--- begin MATERIAL ---

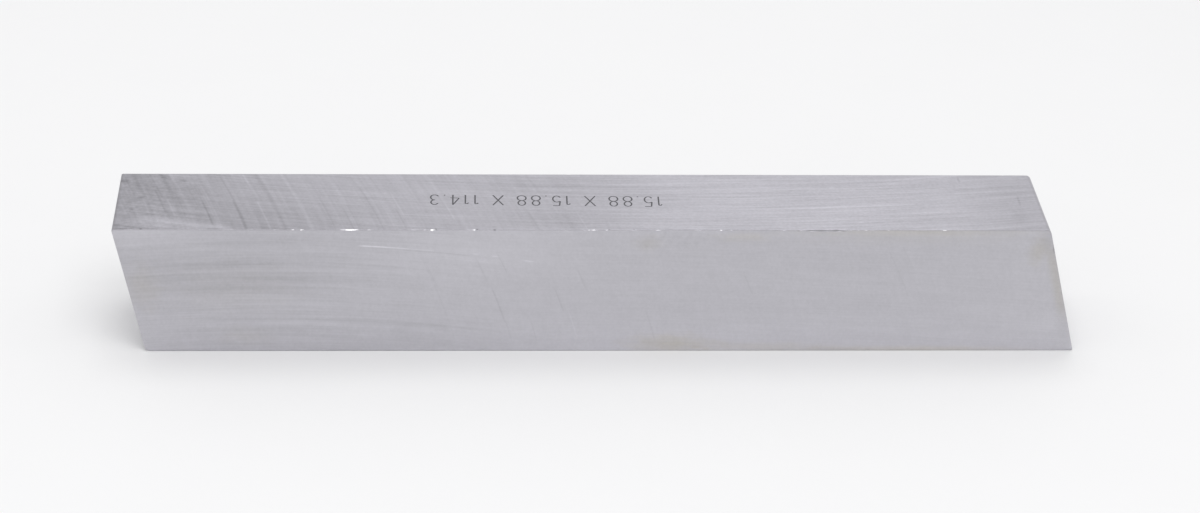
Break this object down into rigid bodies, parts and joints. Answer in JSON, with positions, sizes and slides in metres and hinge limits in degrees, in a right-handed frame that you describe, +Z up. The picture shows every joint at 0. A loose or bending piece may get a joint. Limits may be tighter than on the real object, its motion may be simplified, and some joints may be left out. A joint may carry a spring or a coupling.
{
  "type": "lathe tool bit",
  "caption": "Square ground high-speed steel bar with both ends cut at a slant, the blank that a lathe cutting tool is ground from.",
  "frame": {"origin": "under the middle of the bar, on the face that it lies on", "axes": "+X along the bar towards the end that reaches further out at its foot, +Y to the back, +Z up"},
  "size_m": [0.1142, 0.0158, 0.0159],
  "materials": {
    "tool_steel": "ground, with curved and straight wheel marks"
  },
  "bodies": {
    "root": {"tool_bit": "tool_steel"}
  },
  "joints": []
}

--- end MATERIAL ---

## GOAL
All of the material above needs to be copied exactly.

## RESULT FOR THIS TASK
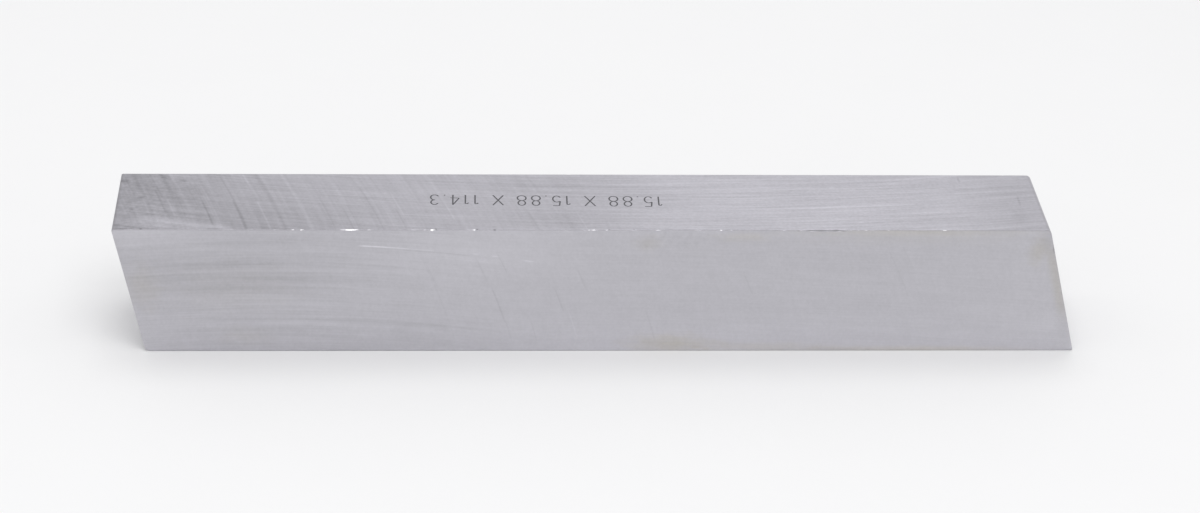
Break this object down into rigid bodies, parts and joints. Answer in JSON, with positions, sizes and slides in metres and hinge limits in degrees, in a right-handed frame that you describe, +Z up. The picture shows every joint at 0. A loose or bending piece may get a joint. Limits may be tighter than on the real object, its motion may be simplified, and some joints may be left out. A joint may carry a spring or a coupling.
{
  "type": "lathe tool bit",
  "caption": "Square ground high-speed steel bar with both ends cut at a slant, the blank that a lathe cutting tool is ground from.",
  "frame": {"origin": "under the middle of the bar, on the face that it lies on", "axes": "+X along the bar towards the end that reaches further out at its foot, +Y to the back, +Z up"},
  "size_m": [0.1142, 0.0158, 0.0159],
  "materials": {
    "tool_steel": "ground, with curved and straight wheel marks"
  },
  "bodies": {
    "root": {"tool_bit": "tool_steel"}
  },
  "joints": []
}